I was surprised to learn that the idea of a interstate highway system, and much of the route planning, long pre-dated the presidency of Dwight D. Eisenhower, during which the act of Congress that funded the project. Probably the most influential person behind the details of the project was Thomas Harris MacDonald, an engineer who spent decades working for the federal government. President Franklin Roosevelt had requested a plan for interstates in the late 1930s. MacDonald's plan, given in response to this proposal and a request from Congress, differed in that it placed much more emphasis on freeways in and around cities rather than the routes crossing the countryside, because most of the traffic is around cities. Another government enginner, Frank Turner, oversaw much of the actual construction from the Eisenhower administration into Nixon's first term.

The interstate program has a pre-history. Carl Fisher, an Indianapolis businessman and one of the builders of the Indianoplis speedway, created the Lincoln Highway Association, a group of businessman with an interest in better roads (makers of automobiles and tires for example) who would purchase materials for those state and local governments who would contractually agree to provide the labor to build or improve roads, in order to provide a road from the Atlantic to the Pacific. This group appeared shortly before World War One and persisted into the late 1920s, at which time it was wrapped up due to increased government construction and funding. The increased funding resulted from the Federal Highway Act of 1921. What we would recognize as restricted access freeways were increasing advocated by a number of people in the late 1920s, including such unlikely people as Brenton MacKaye, one of the people behind the Appalachian Trail, and the architectual critic Lewis Mumford. Mumford later forcefull recanted his views and became a noted freeway critic in the late 1950s and 1960s.

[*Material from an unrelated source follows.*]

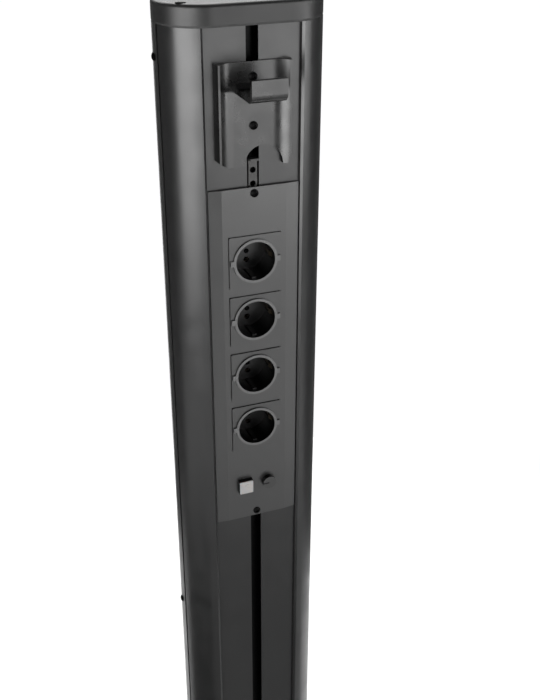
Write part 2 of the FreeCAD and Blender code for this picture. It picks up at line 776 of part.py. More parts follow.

The attempts to build interstates into built-up areas resulted in considerable opposition in the 1960s, opposition which gained some support in federal legislation in the 1960s. The author, Earl Swift, uses Baltimore as an extended example of the racial, ethnic, greenspace, and historical preservation aspects of this opposition. These issues, combined with increased environmental issues, made Frank Turner's last years in office more difficult. Turner, who appears to have had many admirable qualities, was perhaps too much of an engineer and technocrat to be the best person to cope with this new social landscape. Ironically, Turner could speak from personal experience of the unpleasantness of having freeways located near one's property, as his house lot was nicked by a freeway and his parents had to move because of state funded highway project in Fort Worth. Turner generally took the bus to work.

I think the main problem with the highway project is that it assumed that traffic patterns would remain static as these freeways were built. It assumed that commuting from the edge of the city to its center would remain the dominant commuting pattern. In fact, building these freeways reduced the cost, at least in terms of time, of locating outside the city center and encouraged a dispersed pattern of housing, commerce, and industry.